Given task: Make an exact copy of all the records.

CAD and scene scripts
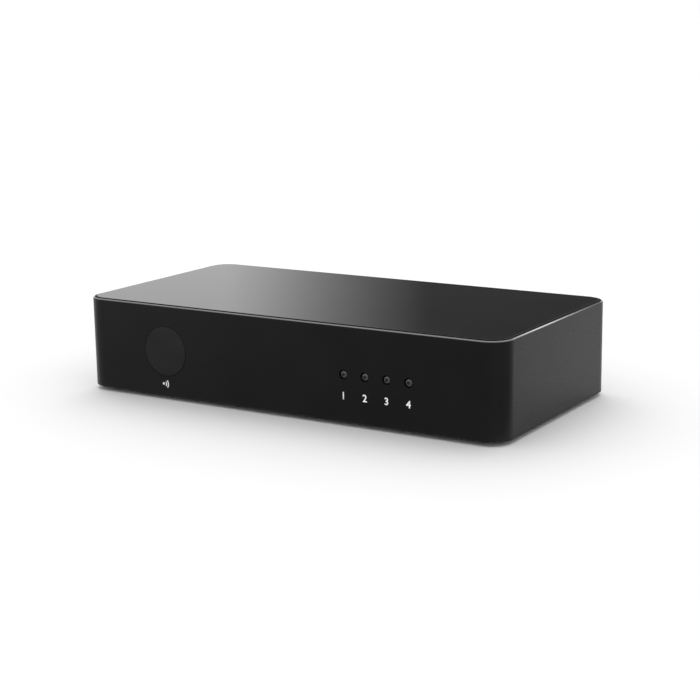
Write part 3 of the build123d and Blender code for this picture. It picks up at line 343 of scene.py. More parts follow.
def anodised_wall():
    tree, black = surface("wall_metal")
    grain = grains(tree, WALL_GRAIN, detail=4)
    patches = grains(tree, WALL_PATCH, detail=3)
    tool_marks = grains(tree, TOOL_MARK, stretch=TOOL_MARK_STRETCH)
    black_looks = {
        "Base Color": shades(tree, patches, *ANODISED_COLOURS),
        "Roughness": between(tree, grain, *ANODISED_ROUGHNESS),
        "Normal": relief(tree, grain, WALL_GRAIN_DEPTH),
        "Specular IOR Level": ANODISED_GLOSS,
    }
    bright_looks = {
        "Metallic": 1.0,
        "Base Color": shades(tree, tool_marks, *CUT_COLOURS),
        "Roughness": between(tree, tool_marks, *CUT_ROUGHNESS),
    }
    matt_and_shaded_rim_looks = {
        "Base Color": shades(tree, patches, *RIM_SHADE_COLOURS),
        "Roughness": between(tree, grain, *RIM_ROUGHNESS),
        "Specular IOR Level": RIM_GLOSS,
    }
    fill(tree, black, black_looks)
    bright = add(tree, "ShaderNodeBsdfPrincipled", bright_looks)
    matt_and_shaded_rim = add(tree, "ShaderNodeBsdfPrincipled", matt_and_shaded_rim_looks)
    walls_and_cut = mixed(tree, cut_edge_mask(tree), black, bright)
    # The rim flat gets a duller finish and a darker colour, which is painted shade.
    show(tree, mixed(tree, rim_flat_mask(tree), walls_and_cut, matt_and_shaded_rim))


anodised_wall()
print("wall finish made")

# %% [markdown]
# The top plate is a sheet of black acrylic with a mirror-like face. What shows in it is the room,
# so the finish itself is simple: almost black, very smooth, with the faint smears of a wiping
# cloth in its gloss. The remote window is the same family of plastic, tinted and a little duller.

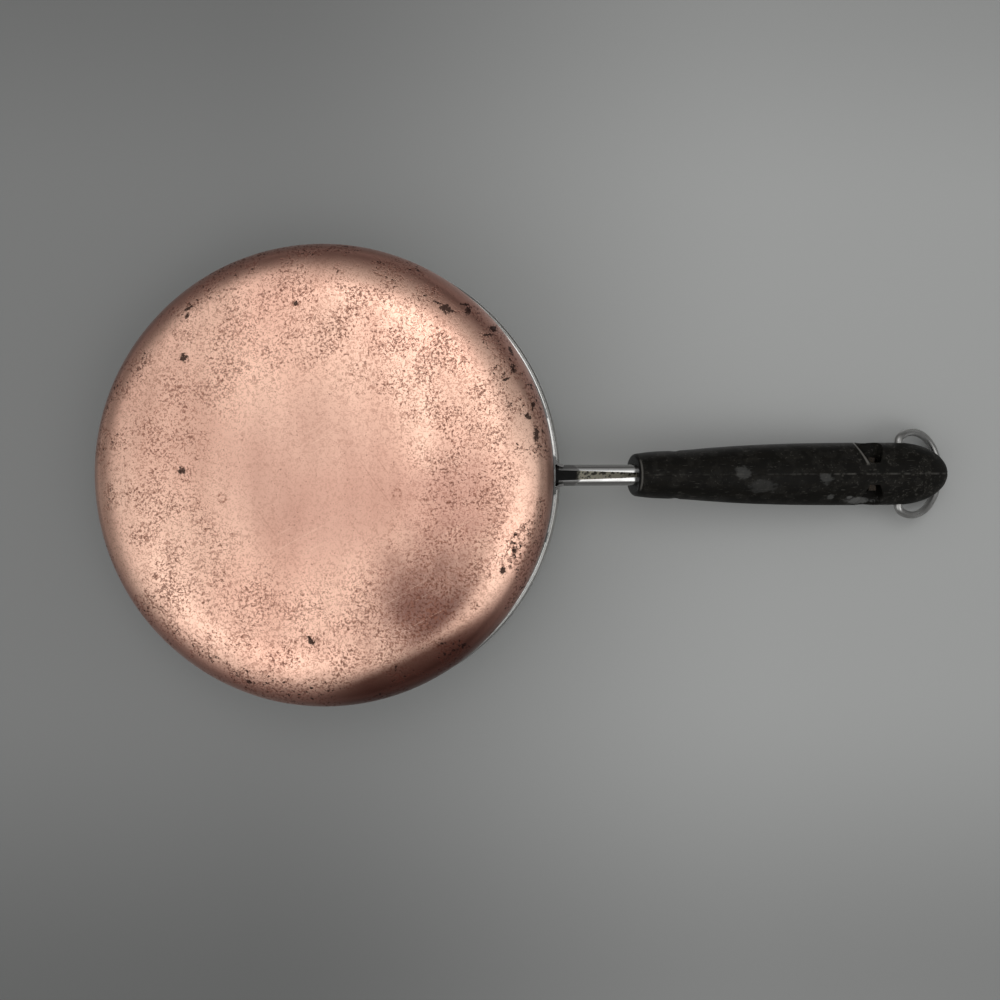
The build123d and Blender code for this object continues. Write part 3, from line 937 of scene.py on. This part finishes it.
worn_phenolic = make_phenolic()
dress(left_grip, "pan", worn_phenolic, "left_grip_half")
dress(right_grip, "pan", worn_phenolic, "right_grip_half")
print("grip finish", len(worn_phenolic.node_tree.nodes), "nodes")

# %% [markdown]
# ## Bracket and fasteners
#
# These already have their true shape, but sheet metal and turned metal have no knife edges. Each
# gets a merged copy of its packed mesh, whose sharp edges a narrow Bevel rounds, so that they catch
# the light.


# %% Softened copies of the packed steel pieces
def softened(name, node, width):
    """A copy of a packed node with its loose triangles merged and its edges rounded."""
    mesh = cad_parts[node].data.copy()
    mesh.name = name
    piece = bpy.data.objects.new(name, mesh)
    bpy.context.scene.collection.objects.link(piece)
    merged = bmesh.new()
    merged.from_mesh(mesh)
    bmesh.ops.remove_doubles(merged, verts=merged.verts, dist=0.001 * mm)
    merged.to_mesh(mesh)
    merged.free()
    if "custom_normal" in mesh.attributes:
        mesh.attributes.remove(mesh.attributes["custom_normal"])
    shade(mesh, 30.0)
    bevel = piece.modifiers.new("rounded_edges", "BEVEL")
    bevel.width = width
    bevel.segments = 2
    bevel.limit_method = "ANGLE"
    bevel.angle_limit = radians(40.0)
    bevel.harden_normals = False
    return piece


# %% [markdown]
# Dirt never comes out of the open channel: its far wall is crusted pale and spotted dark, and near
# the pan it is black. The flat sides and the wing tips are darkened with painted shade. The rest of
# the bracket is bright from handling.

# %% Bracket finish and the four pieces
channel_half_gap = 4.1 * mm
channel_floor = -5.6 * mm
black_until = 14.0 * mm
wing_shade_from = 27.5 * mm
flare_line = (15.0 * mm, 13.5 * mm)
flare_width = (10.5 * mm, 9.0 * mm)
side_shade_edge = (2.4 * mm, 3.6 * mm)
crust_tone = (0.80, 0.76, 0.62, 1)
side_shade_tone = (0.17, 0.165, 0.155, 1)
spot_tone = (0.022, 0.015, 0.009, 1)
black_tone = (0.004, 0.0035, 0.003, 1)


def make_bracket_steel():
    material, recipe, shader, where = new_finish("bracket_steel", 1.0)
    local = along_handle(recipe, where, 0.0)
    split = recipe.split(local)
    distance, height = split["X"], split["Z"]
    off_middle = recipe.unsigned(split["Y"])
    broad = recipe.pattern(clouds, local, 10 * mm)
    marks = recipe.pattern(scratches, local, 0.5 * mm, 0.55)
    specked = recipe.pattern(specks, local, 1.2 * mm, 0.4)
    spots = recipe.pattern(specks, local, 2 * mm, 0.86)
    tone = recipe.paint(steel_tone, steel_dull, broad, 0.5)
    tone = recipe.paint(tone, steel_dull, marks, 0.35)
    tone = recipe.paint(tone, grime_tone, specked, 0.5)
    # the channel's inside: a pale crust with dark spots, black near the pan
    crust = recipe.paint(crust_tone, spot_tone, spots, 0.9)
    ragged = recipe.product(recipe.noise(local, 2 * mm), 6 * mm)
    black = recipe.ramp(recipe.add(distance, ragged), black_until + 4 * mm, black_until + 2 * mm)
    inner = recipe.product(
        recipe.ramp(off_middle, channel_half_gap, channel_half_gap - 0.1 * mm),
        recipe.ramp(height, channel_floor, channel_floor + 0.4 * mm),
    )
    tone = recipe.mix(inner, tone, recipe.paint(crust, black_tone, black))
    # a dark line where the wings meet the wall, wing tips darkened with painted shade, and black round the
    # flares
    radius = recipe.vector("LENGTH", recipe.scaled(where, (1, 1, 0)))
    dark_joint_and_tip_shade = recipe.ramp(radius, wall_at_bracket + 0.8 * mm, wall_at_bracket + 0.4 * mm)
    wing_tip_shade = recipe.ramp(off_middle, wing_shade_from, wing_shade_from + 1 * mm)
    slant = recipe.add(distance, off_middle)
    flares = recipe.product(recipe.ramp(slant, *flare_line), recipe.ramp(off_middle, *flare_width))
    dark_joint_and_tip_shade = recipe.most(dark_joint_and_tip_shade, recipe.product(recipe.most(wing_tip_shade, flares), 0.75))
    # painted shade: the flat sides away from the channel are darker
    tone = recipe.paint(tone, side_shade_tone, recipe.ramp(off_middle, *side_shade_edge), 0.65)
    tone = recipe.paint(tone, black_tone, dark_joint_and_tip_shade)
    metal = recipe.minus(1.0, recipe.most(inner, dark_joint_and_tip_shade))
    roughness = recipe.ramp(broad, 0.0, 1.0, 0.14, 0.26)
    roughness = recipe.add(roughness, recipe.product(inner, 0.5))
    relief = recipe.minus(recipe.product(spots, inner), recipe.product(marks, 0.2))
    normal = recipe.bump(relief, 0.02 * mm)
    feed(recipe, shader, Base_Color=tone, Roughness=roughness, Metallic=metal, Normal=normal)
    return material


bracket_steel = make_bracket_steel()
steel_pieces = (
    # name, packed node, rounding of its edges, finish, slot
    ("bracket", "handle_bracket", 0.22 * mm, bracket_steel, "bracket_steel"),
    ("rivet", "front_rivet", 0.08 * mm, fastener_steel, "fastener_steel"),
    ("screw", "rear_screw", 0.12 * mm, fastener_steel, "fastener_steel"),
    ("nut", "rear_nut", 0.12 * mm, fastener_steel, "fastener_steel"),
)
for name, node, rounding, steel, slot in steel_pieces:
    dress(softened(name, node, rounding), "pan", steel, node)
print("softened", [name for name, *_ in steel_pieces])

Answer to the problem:
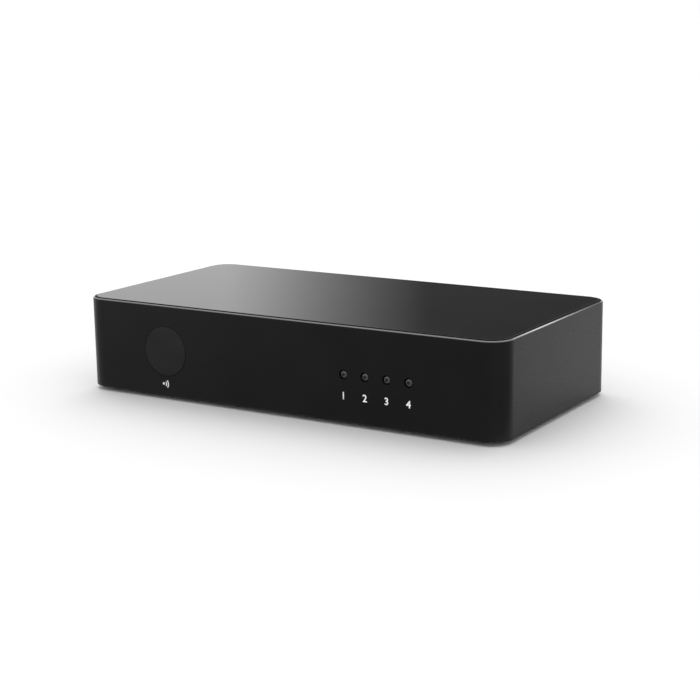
Write part 3 of the build123d and Blender code for this picture. It picks up at line 343 of scene.py. More parts follow.
def anodised_wall():
    tree, black = surface("wall_metal")
    grain = grains(tree, WALL_GRAIN, detail=4)
    patches = grains(tree, WALL_PATCH, detail=3)
    tool_marks = grains(tree, TOOL_MARK, stretch=TOOL_MARK_STRETCH)
    black_looks = {
        "Base Color": shades(tree, patches, *ANODISED_COLOURS),
        "Roughness": between(tree, grain, *ANODISED_ROUGHNESS),
        "Normal": relief(tree, grain, WALL_GRAIN_DEPTH),
        "Specular IOR Level": ANODISED_GLOSS,
    }
    bright_looks = {
        "Metallic": 1.0,
        "Base Color": shades(tree, tool_marks, *CUT_COLOURS),
        "Roughness": between(tree, tool_marks, *CUT_ROUGHNESS),
    }
    matt_and_shaded_rim_looks = {
        "Base Color": shades(tree, patches, *RIM_SHADE_COLOURS),
        "Roughness": between(tree, grain, *RIM_ROUGHNESS),
        "Specular IOR Level": RIM_GLOSS,
    }
    fill(tree, black, black_looks)
    bright = add(tree, "ShaderNodeBsdfPrincipled", bright_looks)
    matt_and_shaded_rim = add(tree, "ShaderNodeBsdfPrincipled", matt_and_shaded_rim_looks)
    walls_and_cut = mixed(tree, cut_edge_mask(tree), black, bright)
    # The rim flat gets a duller finish and a darker colour, which is painted shade.
    show(tree, mixed(tree, rim_flat_mask(tree), walls_and_cut, matt_and_shaded_rim))


anodised_wall()
print("wall finish made")

# %% [markdown]
# The top plate is a sheet of black acrylic with a mirror-like face. What shows in it is the room,
# so the finish itself is simple: almost black, very smooth, with the faint smears of a wiping
# cloth in its gloss. The remote window is the same family of plastic, tinted and a little duller.

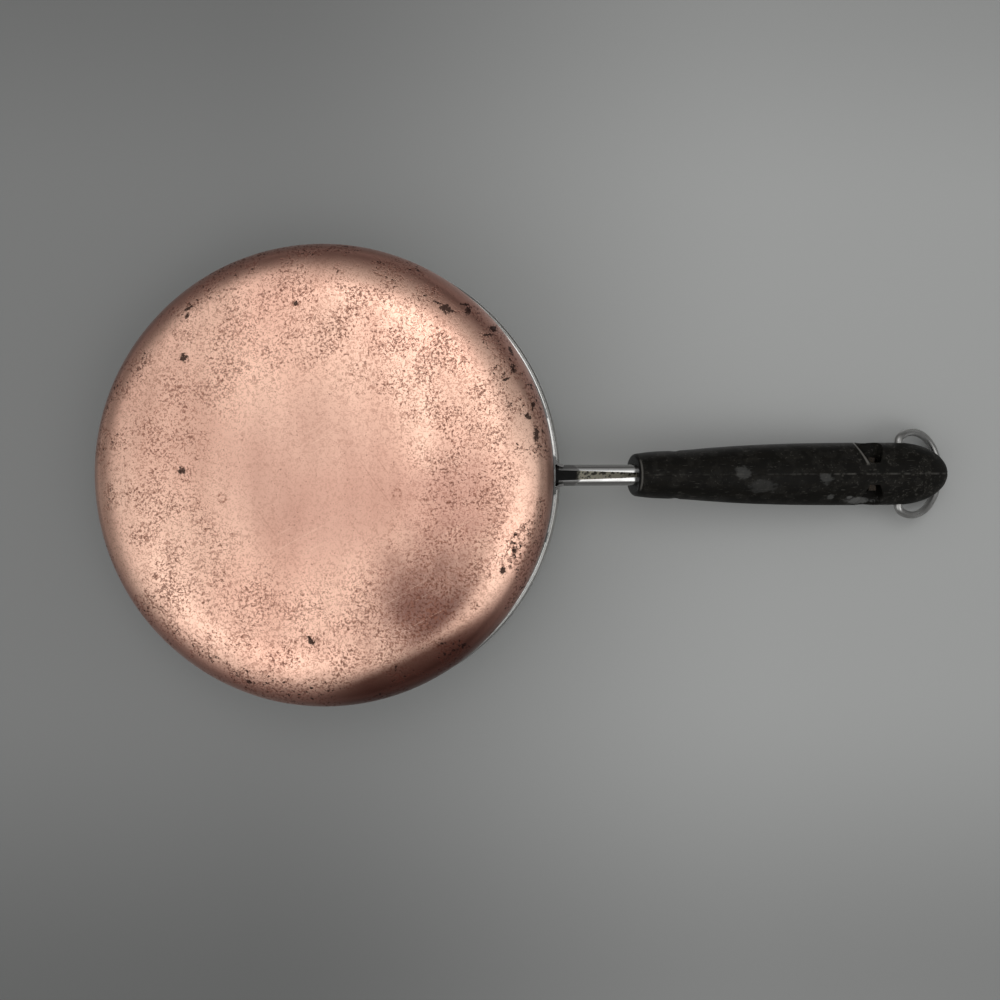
The build123d and Blender code for this object continues. Write part 3, from line 937 of scene.py on. This part finishes it.
worn_phenolic = make_phenolic()
dress(left_grip, "pan", worn_phenolic, "left_grip_half")
dress(right_grip, "pan", worn_phenolic, "right_grip_half")
print("grip finish", len(worn_phenolic.node_tree.nodes), "nodes")

# %% [markdown]
# ## Bracket and fasteners
#
# These already have their true shape, but sheet metal and turned metal have no knife edges. Each
# gets a merged copy of its packed mesh, whose sharp edges a narrow Bevel rounds, so that they catch
# the light.


# %% Softened copies of the packed steel pieces
def softened(name, node, width):
    """A copy of a packed node with its loose triangles merged and its edges rounded."""
    mesh = cad_parts[node].data.copy()
    mesh.name = name
    piece = bpy.data.objects.new(name, mesh)
    bpy.context.scene.collection.objects.link(piece)
    merged = bmesh.new()
    merged.from_mesh(mesh)
    bmesh.ops.remove_doubles(merged, verts=merged.verts, dist=0.001 * mm)
    merged.to_mesh(mesh)
    merged.free()
    if "custom_normal" in mesh.attributes:
        mesh.attributes.remove(mesh.attributes["custom_normal"])
    shade(mesh, 30.0)
    bevel = piece.modifiers.new("rounded_edges", "BEVEL")
    bevel.width = width
    bevel.segments = 2
    bevel.limit_method = "ANGLE"
    bevel.angle_limit = radians(40.0)
    bevel.harden_normals = False
    return piece


# %% [markdown]
# Dirt never comes out of the open channel: its far wall is crusted pale and spotted dark, and near
# the pan it is black. The flat sides and the wing tips are darkened with painted shade. The rest of
# the bracket is bright from handling.

# %% Bracket finish and the four pieces
channel_half_gap = 4.1 * mm
channel_floor = -5.6 * mm
black_until = 14.0 * mm
wing_shade_from = 27.5 * mm
flare_line = (15.0 * mm, 13.5 * mm)
flare_width = (10.5 * mm, 9.0 * mm)
side_shade_edge = (2.4 * mm, 3.6 * mm)
crust_tone = (0.80, 0.76, 0.62, 1)
side_shade_tone = (0.17, 0.165, 0.155, 1)
spot_tone = (0.022, 0.015, 0.009, 1)
black_tone = (0.004, 0.0035, 0.003, 1)


def make_bracket_steel():
    material, recipe, shader, where = new_finish("bracket_steel", 1.0)
    local = along_handle(recipe, where, 0.0)
    split = recipe.split(local)
    distance, height = split["X"], split["Z"]
    off_middle = recipe.unsigned(split["Y"])
    broad = recipe.pattern(clouds, local, 10 * mm)
    marks = recipe.pattern(scratches, local, 0.5 * mm, 0.55)
    specked = recipe.pattern(specks, local, 1.2 * mm, 0.4)
    spots = recipe.pattern(specks, local, 2 * mm, 0.86)
    tone = recipe.paint(steel_tone, steel_dull, broad, 0.5)
    tone = recipe.paint(tone, steel_dull, marks, 0.35)
    tone = recipe.paint(tone, grime_tone, specked, 0.5)
    # the channel's inside: a pale crust with dark spots, black near the pan
    crust = recipe.paint(crust_tone, spot_tone, spots, 0.9)
    ragged = recipe.product(recipe.noise(local, 2 * mm), 6 * mm)
    black = recipe.ramp(recipe.add(distance, ragged), black_until + 4 * mm, black_until + 2 * mm)
    inner = recipe.product(
        recipe.ramp(off_middle, channel_half_gap, channel_half_gap - 0.1 * mm),
        recipe.ramp(height, channel_floor, channel_floor + 0.4 * mm),
    )
    tone = recipe.mix(inner, tone, recipe.paint(crust, black_tone, black))
    # a dark line where the wings meet the wall, wing tips darkened with painted shade, and black round the
    # flares
    radius = recipe.vector("LENGTH", recipe.scaled(where, (1, 1, 0)))
    dark_joint_and_tip_shade = recipe.ramp(radius, wall_at_bracket + 0.8 * mm, wall_at_bracket + 0.4 * mm)
    wing_tip_shade = recipe.ramp(off_middle, wing_shade_from, wing_shade_from + 1 * mm)
    slant = recipe.add(distance, off_middle)
    flares = recipe.product(recipe.ramp(slant, *flare_line), recipe.ramp(off_middle, *flare_width))
    dark_joint_and_tip_shade = recipe.most(dark_joint_and_tip_shade, recipe.product(recipe.most(wing_tip_shade, flares), 0.75))
    # painted shade: the flat sides away from the channel are darker
    tone = recipe.paint(tone, side_shade_tone, recipe.ramp(off_middle, *side_shade_edge), 0.65)
    tone = recipe.paint(tone, black_tone, dark_joint_and_tip_shade)
    metal = recipe.minus(1.0, recipe.most(inner, dark_joint_and_tip_shade))
    roughness = recipe.ramp(broad, 0.0, 1.0, 0.14, 0.26)
    roughness = recipe.add(roughness, recipe.product(inner, 0.5))
    relief = recipe.minus(recipe.product(spots, inner), recipe.product(marks, 0.2))
    normal = recipe.bump(relief, 0.02 * mm)
    feed(recipe, shader, Base_Color=tone, Roughness=roughness, Metallic=metal, Normal=normal)
    return material


bracket_steel = make_bracket_steel()
steel_pieces = (
    # name, packed node, rounding of its edges, finish, slot
    ("bracket", "handle_bracket", 0.22 * mm, bracket_steel, "bracket_steel"),
    ("rivet", "front_rivet", 0.08 * mm, fastener_steel, "fastener_steel"),
    ("screw", "rear_screw", 0.12 * mm, fastener_steel, "fastener_steel"),
    ("nut", "rear_nut", 0.12 * mm, fastener_steel, "fastener_steel"),
)
for name, node, rounding, steel, slot in steel_pieces:
    dress(softened(name, node, rounding), "pan", steel, node)
print("softened", [name for name, *_ in steel_pieces])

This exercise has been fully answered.